Your principal objective is to secure an interview and your secondary objective is to set the agenda for the interview. What the decision-maker will be thinking when they’re reading your CV is ‘What can this person bring to the party and how might they contribute to the bottom line?’ If this is not apparent in your CV, you may not get the interview you want.

Preparing your CV

  • Plan what you want to say and if necessary, write several drafts.
  • Your CV should always be up to date and accurate.
  • It should be clear and concise. Avoid abbreviations and jargon.
  • Keep it short, no more than two sides of A4.

Summary statements and profiles

Summary statements and profiles are commonly used at the beginning of a CV and provide a clear statement of what you have to offer and how you’re hoping your career will progress. It’s designed to grab the reader’s attention and encourage them to read on. Write the statement after you’ve finished the main bits of the CV. Keep it brief, keep it interesting. Two lines of text will do.

Achievement statements

Your CV should be written as an ‘active’ rather than a ‘passive’ document and should focus on your achievements and not your current responsibilities. It should clearly demonstrate past ability with measurable evidence. Use bullet points for easy reading.
The components of these achievements could include:

  • Challenge – highlight the circumstances that surrounded the achievement.
  • Action – how you tackled the situation, what you did, etc.
  • Result – the impact of your action. Include key deliverables, measures, contribution, etc.

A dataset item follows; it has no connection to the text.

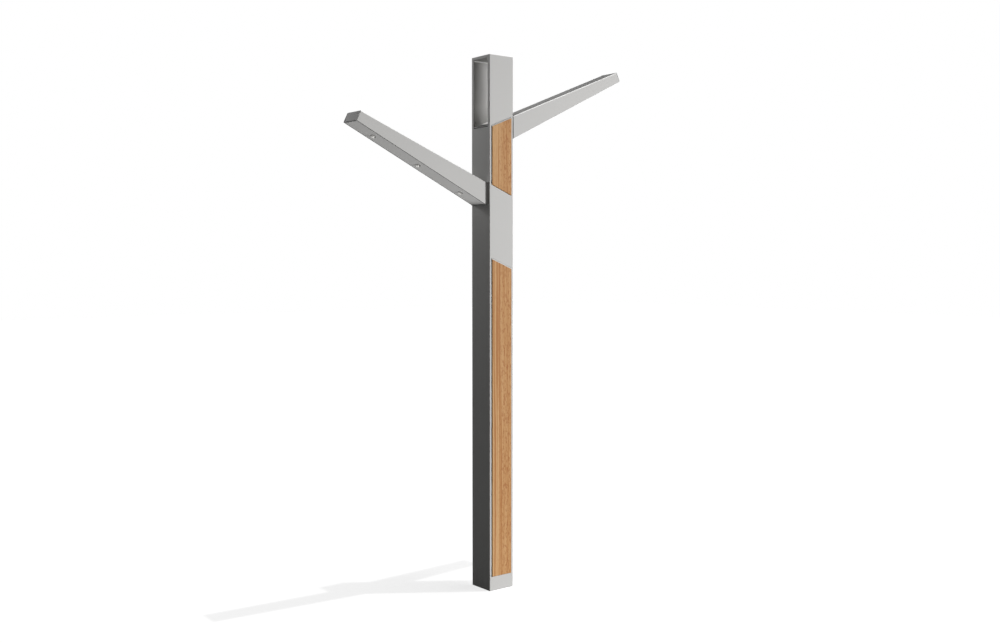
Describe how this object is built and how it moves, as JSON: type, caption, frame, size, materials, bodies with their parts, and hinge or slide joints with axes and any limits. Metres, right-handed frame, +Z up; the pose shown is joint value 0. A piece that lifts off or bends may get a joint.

Begin each achievement with strong action verbs that indicate level, strengths and focus on results. For example ‘achieved’, ‘delivered’, ‘exceeded’. Try to avoid weak verbs such as ‘helped to’, ‘coordinated’, ‘responsible for’.

Be honest

If you get that all important interview, be sure you can verify and expand on everything in your CV.

Career history

A brief summary statement for each position you have held over the last few years. If relevant, you may want to include some information about your soft skills as well as your technical skills.. Include significant achievements and the benefits these have brought to the organisations you’ve worked for. Do not be tempted to list every job that you have held. Try to focus on the most relevant and use a general summary statement for those earlier roles.

Education and qualifications

Consider what emphasis these should have in your CV. If they were gained some time ago and are not relevant to your career aspirations then provide only brief details toward the end of your CV, if at all.

Training courses

Recent training courses will demonstrate ongoing learning, up to date knowledge and a willingness to progress. Don’t bother with irrelevant courses – only those that have given you new skills, and keep the list short.

Languages

Particularly relevant if you are applying for a Trade Mark Attorney role, and if competent, then state whether you can offer both written and oral fluency. English, French and German are the official languages of the European Patent Office and a working knowledge of French and/or German can be beneficial.

Membership of professional institutions

Memberships which have required study etc, are much more significant than those that are simply gained by paying a membership fee. Continuous learning and development are important so show your commitment.

Personal information

Designed to show you’re a well-rounded individual. Any experience of voluntary work should be included plus other skills to show you have interests outside of work.

Generally speaking, do not include reasons for leaving, salary requirements, referees, race, nationality or early schooling.

Other pointers

It is claimed that a CV gets no more than 30–60 seconds attention so you have to grab (and maintain) the interest of your reader.

Make your CV work for you and make sure that your reader can see at a glance what you have done. The key information should sell you and should jump off the page.

One popular form of presentation is the reverse chronological. This lists your experience and achievements in reverse chronological order, starting with the most recent first.

Particular emphasis should be placed on posts held within the last few years rather than going back too far in any great detail. Don’t include all of your educational achievements; focus on your degree rather than listing all of your GCSEs and A levels.